Rojo y blanco
Con la excusa del Centenario, todas las tribus rojiblancas han sido convocadas en el cercano Oeste de Madrid para invocar al Gran Espíritu. Entre los congregados hay gentes compatibles con el Séptimo de Caballería y con el desastre de Rodilla Herida: a saber, colchoneros de sangre azul, pacíficos guerreros procedentes de los barrios gremiales, periodistas que sólo conocen la tinta escarlata, nostálgicos de la pradera metropolitana en la que Griffa tendía sus emboscadas a los búfalos de la competencia, ardientes admiradoras del Niño Torres ataviadas con sus flecos de gamuza, chamanes multicolores que descienden de los fondos del estadio una vez cada siglo para bailar alrededor del tótem, y trovadores cuyo insomnio rojiblanco suele durar 19 días y quinientas noches.
Cualquier intento de clasificarlos por su ardor pasional, esa forma de adicción al peligro, será completamente inútil. Ni la mitología ha descrito jamás una devoción parecida, ni la psiquiatría ha catalogado tan infrecuente locura de amor, ni los estudiosos del genoma han conseguido identificar el gen responsable de esta calentura sin remedio. Sabemos muy poco sobre ella. Si acaso, que se trata de una fiebre de sábado a domingo que, gane o pierda el equipo, sólo puede subir.
Tampoco podemos definirlos por sus gustos personales: guardan un mismo respeto a iconos tan diferentes como José Eulogio Gárate o Cholo Simeone. José Eulogio era un ingeniero industrial nacido en Argentina, pero flor de Neguri. Su adinerada familia fabricaba las famosas bicicletas GAC en la factoría y él fabricaba bicicletas en el aire del estadio Calderón. Tenía una portentosa habilidad para caminar por el alambre; pedía el balón, lo envolvía entre las botas y avanzaba por el césped sobre las punteras con una frágil disposición de bailarín clásico o, dicho más propiamente, con un medido tacto de funámbulo. Es imposible encontrar en su época un caballero más íntegro: nadie dibujó el contraataque con pluma más fina, nadie recibió más patadas que él, nadie las aceptó con mejor talante.
El Cholo, en cambio, es melodía de arrabal. Si José Eulogio era capaz de morir por una pelota, El Cholo era capaz de matar por ella. Llevaba un juramento comanche escrito en la cara y supo interpretar las exigencias de la competición con la doble voluntad del compañero y del sicario. Nadie le vio derramar una lágrima cuando emigró a Italia, pero todos sabemos que se fue llorando.
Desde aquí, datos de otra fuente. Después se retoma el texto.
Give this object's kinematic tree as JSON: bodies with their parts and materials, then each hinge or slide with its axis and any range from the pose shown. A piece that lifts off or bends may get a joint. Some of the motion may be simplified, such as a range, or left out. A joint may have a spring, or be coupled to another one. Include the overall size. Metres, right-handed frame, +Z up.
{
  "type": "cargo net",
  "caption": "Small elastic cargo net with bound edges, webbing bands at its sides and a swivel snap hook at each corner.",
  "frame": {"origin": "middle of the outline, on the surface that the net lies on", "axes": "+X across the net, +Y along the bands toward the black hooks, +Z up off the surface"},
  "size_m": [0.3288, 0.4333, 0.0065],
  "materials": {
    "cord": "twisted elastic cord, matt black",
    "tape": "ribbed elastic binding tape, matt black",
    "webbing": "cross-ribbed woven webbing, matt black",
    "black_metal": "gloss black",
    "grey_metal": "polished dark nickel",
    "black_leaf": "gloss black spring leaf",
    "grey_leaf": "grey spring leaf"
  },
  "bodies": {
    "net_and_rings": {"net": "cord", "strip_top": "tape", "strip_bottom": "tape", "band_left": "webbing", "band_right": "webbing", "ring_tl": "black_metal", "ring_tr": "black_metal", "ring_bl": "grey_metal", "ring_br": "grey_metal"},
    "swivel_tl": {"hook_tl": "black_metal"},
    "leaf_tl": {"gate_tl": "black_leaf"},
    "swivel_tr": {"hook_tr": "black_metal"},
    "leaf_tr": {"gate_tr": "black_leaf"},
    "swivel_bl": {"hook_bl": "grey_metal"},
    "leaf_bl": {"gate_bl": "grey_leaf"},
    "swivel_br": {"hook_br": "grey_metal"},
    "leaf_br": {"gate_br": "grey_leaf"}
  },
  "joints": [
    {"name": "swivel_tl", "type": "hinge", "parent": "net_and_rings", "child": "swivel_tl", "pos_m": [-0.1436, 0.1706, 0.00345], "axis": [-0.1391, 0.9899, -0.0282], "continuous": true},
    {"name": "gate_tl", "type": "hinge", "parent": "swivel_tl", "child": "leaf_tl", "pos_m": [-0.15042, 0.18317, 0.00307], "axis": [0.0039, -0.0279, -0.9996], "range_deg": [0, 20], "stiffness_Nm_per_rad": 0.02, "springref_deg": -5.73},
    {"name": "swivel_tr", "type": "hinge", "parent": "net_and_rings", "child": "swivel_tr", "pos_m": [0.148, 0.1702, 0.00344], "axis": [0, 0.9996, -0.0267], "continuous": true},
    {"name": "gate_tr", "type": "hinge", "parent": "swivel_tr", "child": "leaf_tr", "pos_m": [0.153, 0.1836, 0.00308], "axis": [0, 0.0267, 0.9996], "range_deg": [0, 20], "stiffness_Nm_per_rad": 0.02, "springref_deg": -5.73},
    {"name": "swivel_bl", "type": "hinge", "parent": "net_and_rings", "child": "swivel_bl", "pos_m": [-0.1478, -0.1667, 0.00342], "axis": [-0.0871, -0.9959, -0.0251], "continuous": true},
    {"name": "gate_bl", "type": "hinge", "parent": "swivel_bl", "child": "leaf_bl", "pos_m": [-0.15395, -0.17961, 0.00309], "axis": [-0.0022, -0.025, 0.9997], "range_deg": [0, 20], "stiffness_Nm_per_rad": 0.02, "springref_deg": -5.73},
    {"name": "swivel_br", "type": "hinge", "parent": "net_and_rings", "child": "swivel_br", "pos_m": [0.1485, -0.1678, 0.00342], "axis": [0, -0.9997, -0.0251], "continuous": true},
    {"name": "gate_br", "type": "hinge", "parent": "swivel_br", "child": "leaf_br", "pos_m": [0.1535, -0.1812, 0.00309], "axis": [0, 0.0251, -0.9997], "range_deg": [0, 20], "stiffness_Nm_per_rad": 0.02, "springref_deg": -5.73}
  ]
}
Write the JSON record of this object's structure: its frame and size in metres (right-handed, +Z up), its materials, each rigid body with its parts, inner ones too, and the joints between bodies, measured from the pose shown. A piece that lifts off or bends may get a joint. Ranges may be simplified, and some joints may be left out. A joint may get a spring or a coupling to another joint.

Se fue llorando porque no era simplemente un seguidor incondicional, sino un verdadero militante. Como Gárate, y como dos docenas de rojiblancos a los que quiero con la verdad del amigo, se ha tatuado los barrotes de la camiseta en el pecho. Todo sea por evitar que el corazón pueda escaparse al Bernabéu en algún descuido.